Prompt -
In the listing below, find the line with "from mathutils import Matrix, Vector", then repeat exactly every line from the top through that one.

Material provided -
:::::
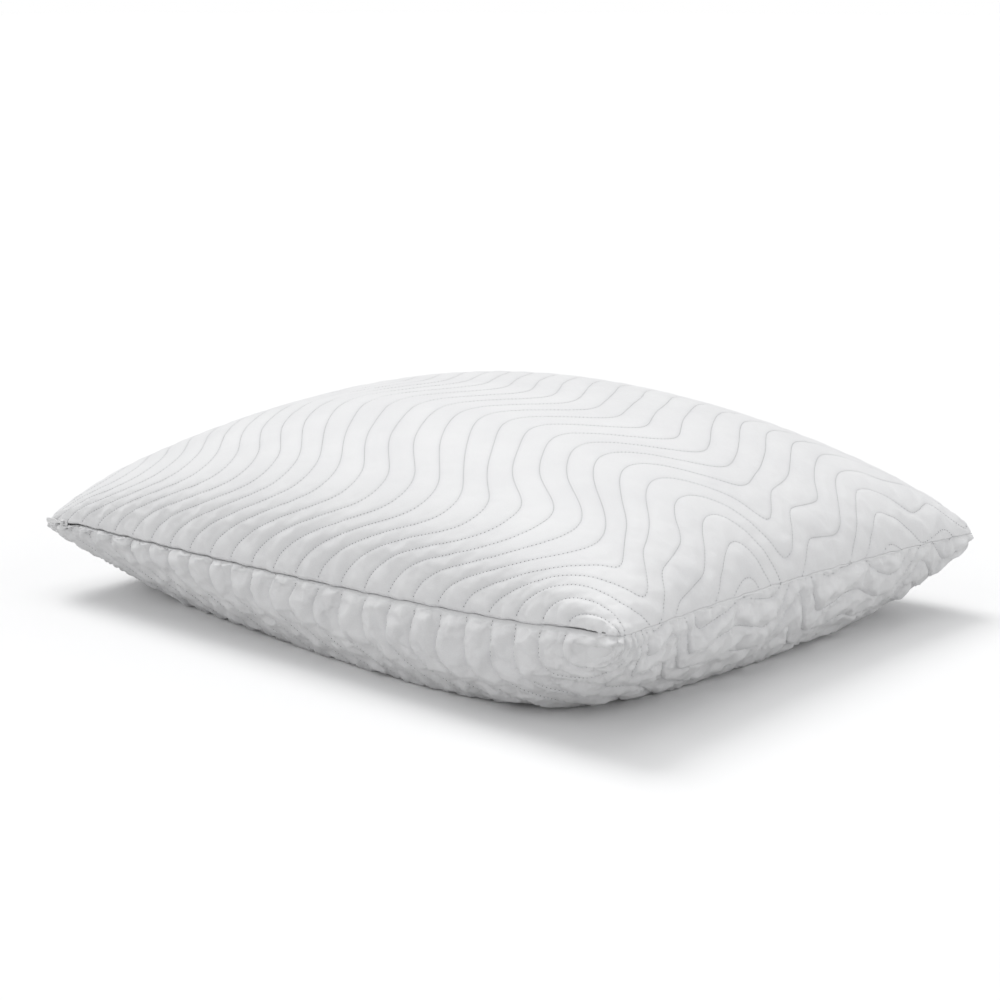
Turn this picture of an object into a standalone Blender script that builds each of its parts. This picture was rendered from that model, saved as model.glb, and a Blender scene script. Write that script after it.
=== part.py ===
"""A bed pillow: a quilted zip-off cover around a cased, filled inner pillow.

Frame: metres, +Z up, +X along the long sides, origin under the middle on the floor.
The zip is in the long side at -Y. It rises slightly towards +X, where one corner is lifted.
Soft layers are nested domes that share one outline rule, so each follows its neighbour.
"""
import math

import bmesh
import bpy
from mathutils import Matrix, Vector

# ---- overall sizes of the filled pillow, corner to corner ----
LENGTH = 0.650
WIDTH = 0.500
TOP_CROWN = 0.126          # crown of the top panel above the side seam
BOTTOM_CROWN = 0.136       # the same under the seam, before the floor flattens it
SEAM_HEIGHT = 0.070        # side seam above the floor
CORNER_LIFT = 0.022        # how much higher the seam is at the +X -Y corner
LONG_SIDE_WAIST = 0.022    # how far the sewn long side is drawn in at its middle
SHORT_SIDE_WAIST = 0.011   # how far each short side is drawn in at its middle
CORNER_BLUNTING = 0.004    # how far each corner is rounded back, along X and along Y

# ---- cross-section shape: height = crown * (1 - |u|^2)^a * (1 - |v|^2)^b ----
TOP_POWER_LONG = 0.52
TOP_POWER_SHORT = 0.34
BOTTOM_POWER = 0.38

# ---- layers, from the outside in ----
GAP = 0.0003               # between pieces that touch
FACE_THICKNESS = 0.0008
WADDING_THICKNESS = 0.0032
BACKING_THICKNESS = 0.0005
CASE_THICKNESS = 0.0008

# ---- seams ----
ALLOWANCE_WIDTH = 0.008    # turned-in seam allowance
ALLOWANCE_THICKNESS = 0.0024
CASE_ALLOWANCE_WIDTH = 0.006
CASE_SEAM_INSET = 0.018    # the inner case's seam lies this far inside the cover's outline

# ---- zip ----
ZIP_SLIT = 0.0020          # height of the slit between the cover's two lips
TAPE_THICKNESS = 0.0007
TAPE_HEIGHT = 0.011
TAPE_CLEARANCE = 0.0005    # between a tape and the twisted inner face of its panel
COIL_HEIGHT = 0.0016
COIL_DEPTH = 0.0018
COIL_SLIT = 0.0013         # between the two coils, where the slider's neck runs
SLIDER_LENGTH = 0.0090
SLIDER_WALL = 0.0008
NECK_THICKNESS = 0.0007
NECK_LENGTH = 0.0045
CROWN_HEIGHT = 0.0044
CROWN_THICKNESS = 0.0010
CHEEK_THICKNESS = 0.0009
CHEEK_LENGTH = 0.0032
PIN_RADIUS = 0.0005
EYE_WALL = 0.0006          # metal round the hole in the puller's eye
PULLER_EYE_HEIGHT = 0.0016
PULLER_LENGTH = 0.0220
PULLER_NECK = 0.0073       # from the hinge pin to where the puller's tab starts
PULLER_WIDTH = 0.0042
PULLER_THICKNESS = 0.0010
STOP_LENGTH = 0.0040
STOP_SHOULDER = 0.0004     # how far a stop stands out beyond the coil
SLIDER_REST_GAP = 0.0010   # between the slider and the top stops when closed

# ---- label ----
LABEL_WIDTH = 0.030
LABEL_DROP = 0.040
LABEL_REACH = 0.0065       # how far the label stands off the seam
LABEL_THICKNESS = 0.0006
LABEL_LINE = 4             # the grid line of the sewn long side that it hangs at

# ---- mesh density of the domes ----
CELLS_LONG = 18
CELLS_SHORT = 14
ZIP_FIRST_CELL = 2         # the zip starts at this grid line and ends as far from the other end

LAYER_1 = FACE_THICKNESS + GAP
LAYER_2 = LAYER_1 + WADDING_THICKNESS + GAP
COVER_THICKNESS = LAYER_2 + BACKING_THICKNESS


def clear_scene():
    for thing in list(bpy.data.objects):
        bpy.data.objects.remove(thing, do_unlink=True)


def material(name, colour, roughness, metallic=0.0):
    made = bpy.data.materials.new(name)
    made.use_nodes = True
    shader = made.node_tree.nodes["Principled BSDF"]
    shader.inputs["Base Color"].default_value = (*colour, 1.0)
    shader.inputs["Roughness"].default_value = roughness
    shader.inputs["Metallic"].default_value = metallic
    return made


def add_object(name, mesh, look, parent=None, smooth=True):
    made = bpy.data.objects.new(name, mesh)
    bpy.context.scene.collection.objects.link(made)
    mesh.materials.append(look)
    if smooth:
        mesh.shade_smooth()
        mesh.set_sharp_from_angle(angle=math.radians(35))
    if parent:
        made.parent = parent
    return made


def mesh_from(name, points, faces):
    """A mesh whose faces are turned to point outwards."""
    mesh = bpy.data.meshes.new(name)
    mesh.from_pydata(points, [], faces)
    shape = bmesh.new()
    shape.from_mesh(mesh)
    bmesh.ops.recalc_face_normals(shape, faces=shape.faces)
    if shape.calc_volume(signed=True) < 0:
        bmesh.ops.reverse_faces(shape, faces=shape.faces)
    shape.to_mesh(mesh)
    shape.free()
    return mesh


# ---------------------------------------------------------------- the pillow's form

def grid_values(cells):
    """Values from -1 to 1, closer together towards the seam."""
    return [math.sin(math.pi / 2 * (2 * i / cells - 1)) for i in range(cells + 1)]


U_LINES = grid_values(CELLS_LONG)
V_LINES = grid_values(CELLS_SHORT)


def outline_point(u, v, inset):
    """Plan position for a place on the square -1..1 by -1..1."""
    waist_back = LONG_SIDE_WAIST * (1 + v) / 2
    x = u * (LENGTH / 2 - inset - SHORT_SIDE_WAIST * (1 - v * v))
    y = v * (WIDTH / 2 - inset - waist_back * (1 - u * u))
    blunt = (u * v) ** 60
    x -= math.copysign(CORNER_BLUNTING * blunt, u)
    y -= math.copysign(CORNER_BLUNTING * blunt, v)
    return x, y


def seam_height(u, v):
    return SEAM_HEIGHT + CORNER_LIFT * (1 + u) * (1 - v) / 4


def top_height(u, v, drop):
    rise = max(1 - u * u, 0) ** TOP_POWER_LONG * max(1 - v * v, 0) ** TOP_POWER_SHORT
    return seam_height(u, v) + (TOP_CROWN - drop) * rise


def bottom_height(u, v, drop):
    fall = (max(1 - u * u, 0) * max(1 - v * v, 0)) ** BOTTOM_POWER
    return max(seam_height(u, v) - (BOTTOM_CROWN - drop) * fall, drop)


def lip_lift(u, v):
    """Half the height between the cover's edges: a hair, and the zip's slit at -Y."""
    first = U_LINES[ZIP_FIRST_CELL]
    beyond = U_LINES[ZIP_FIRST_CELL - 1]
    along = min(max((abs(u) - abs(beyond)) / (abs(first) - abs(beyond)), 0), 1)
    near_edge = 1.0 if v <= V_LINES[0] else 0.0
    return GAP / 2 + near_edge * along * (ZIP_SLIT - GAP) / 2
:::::
Solved exercise -
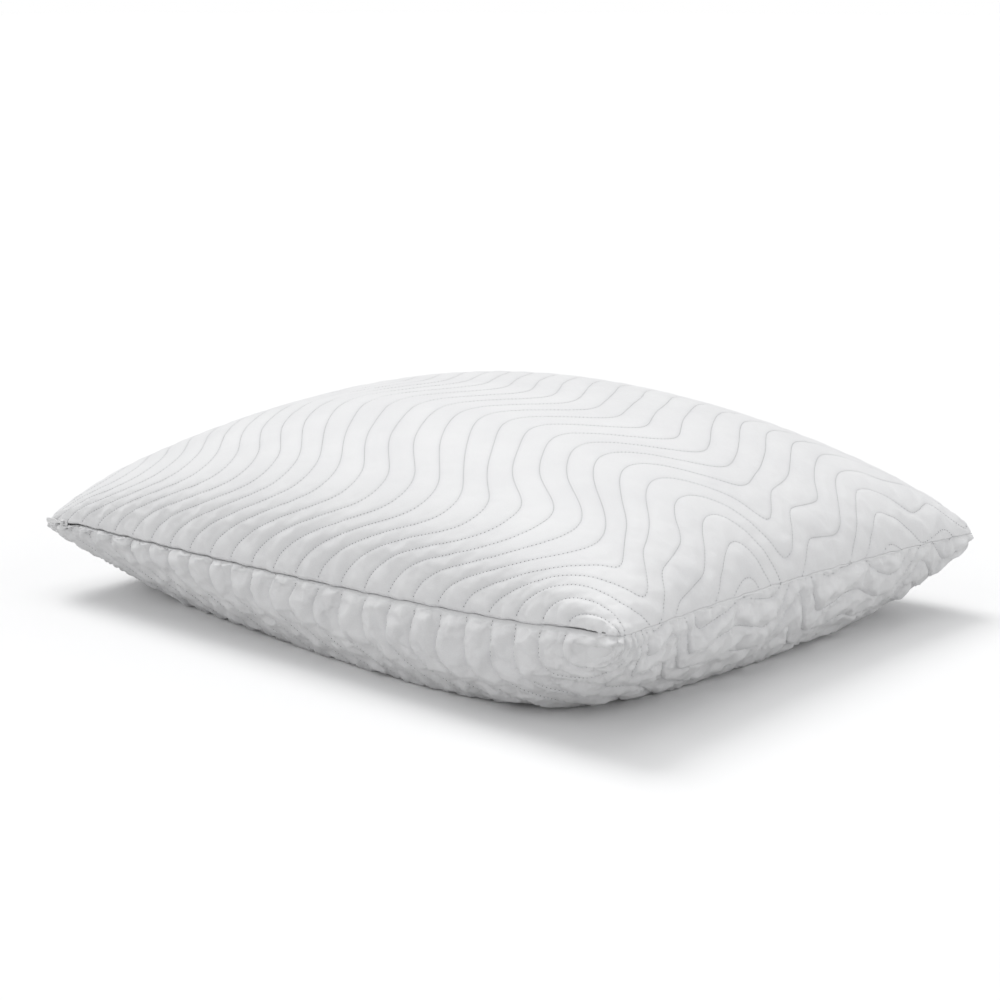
Turn this picture of an object into a standalone Blender script that builds each of its parts. This picture was rendered from that model, saved as model.glb, and a Blender scene script. Write that script after it.
=== part.py ===
"""A bed pillow: a quilted zip-off cover around a cased, filled inner pillow.

Frame: metres, +Z up, +X along the long sides, origin under the middle on the floor.
The zip is in the long side at -Y. It rises slightly towards +X, where one corner is lifted.
Soft layers are nested domes that share one outline rule, so each follows its neighbour.
"""
import math

import bmesh
import bpy
from mathutils import Matrix, Vector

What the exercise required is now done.